-- Start DATA FOR PROCESSING --

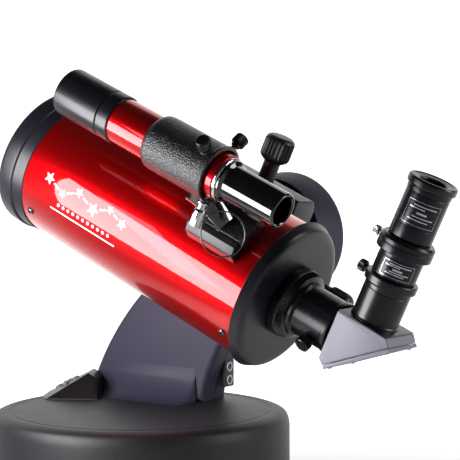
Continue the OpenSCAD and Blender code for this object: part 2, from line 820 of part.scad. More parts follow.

-- End DATA FOR PROCESSING --
-- Start DATA FOR PROCESSING --

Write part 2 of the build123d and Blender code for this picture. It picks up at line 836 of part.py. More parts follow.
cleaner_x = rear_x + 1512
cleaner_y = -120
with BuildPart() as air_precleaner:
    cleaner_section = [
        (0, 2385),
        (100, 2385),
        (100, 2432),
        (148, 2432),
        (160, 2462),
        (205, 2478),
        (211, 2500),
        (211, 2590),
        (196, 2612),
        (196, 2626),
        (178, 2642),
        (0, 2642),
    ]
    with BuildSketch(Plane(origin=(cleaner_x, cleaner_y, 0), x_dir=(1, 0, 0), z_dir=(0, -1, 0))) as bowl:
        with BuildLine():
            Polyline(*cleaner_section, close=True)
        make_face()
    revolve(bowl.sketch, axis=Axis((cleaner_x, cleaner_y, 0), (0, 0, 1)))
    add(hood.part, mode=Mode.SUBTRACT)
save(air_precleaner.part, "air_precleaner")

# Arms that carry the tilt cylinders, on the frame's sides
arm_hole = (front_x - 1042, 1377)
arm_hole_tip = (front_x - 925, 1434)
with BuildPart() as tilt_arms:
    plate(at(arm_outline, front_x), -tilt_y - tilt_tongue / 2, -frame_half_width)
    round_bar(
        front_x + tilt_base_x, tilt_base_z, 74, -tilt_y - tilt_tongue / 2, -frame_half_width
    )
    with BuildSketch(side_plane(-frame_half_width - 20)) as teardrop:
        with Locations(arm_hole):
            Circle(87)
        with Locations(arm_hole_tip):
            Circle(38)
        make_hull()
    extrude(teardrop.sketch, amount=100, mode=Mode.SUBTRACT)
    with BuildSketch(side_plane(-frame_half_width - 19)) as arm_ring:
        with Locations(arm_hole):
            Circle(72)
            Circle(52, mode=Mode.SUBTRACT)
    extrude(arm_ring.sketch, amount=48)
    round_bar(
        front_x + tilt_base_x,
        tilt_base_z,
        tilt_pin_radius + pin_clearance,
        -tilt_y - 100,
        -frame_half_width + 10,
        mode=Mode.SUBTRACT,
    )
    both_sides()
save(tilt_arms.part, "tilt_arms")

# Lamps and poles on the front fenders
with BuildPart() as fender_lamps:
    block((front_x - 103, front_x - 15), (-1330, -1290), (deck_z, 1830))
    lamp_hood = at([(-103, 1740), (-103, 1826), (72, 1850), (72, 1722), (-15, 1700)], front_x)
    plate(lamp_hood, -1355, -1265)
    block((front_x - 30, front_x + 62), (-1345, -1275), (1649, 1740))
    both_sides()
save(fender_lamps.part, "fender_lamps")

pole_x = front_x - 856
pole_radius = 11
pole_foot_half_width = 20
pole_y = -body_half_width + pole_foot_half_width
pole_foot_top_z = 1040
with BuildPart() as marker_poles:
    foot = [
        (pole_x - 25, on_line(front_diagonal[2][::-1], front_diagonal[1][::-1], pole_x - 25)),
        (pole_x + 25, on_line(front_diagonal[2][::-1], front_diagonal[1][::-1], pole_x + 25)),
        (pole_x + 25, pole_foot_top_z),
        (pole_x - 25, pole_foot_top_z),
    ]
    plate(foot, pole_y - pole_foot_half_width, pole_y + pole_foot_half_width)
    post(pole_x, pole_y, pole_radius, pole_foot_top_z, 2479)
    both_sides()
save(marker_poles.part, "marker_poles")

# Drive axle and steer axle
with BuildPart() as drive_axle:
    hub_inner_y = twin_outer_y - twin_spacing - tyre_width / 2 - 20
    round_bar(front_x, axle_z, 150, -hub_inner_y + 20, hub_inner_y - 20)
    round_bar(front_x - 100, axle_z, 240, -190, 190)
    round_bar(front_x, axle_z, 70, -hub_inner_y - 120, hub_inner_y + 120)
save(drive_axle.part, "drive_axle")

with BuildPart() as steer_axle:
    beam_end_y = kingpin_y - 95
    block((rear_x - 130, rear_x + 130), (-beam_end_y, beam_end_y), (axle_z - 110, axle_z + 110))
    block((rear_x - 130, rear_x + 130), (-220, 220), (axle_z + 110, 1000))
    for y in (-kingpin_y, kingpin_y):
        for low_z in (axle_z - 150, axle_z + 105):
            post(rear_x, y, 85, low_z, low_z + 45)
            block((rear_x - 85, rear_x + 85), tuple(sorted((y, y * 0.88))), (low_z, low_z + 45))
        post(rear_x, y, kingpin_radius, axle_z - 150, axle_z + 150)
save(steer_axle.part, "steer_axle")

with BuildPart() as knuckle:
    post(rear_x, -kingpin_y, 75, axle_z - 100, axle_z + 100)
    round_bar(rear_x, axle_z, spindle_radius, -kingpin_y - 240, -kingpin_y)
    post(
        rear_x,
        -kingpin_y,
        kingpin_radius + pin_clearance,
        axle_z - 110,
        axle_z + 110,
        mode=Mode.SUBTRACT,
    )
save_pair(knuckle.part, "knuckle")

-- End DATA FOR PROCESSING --
-- Start DATA FOR PROCESSING --

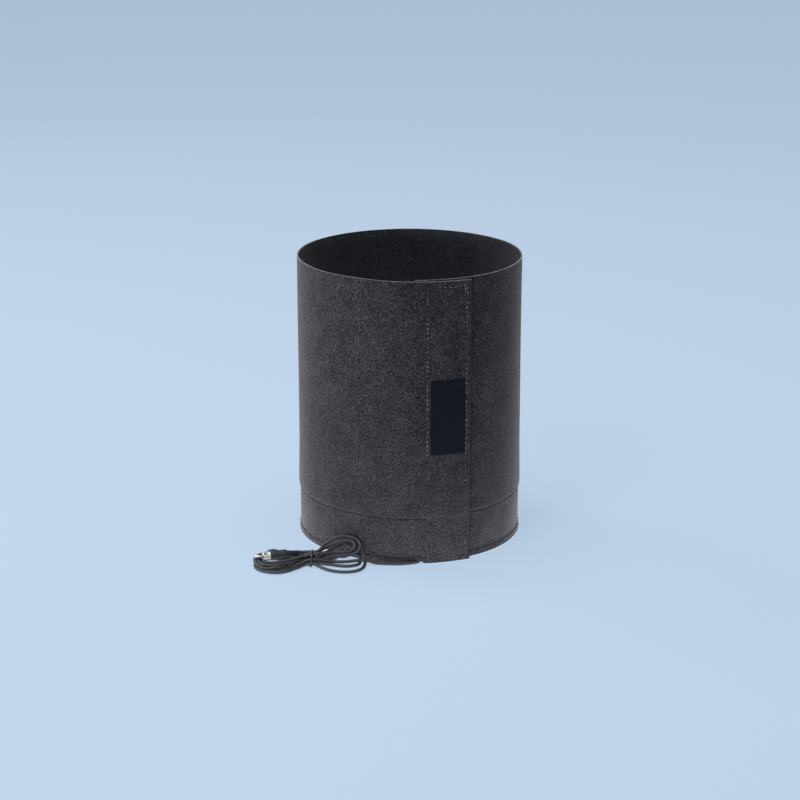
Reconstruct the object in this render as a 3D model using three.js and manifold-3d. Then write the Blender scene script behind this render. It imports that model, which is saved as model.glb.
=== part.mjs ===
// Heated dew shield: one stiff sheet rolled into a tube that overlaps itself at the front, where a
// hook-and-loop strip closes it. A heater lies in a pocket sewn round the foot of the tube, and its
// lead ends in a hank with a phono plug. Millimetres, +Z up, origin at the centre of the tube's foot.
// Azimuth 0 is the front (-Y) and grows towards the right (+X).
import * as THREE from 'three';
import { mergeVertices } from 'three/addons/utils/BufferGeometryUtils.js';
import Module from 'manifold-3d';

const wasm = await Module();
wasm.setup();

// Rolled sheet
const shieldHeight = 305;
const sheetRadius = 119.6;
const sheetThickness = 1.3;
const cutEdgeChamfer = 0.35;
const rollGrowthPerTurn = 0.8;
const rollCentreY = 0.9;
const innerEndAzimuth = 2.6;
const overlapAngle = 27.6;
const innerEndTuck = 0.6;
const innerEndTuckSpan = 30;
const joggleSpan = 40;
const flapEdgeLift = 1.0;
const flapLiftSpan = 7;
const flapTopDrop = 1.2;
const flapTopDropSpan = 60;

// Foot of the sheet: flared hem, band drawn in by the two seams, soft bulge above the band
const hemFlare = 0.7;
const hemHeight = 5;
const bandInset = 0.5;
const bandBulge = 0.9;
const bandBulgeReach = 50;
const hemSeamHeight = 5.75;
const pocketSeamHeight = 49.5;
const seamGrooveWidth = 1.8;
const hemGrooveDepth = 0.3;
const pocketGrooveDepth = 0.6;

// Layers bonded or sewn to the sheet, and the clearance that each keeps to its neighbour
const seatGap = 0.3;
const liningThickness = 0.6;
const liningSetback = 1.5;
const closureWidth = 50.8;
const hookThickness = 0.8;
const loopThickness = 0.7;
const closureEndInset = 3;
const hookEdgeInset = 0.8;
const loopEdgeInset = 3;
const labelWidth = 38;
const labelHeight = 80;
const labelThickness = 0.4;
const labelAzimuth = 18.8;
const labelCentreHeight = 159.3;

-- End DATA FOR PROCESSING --

Track down every line holding the string "manifold" and copy it.

(ANSWER)
Reconstruct the object in this render as a 3D model using three.js and manifold-3d. Then write the Blender scene script behind this render. It imports that model, which is saved as model.glb.
import Module from 'manifold-3d';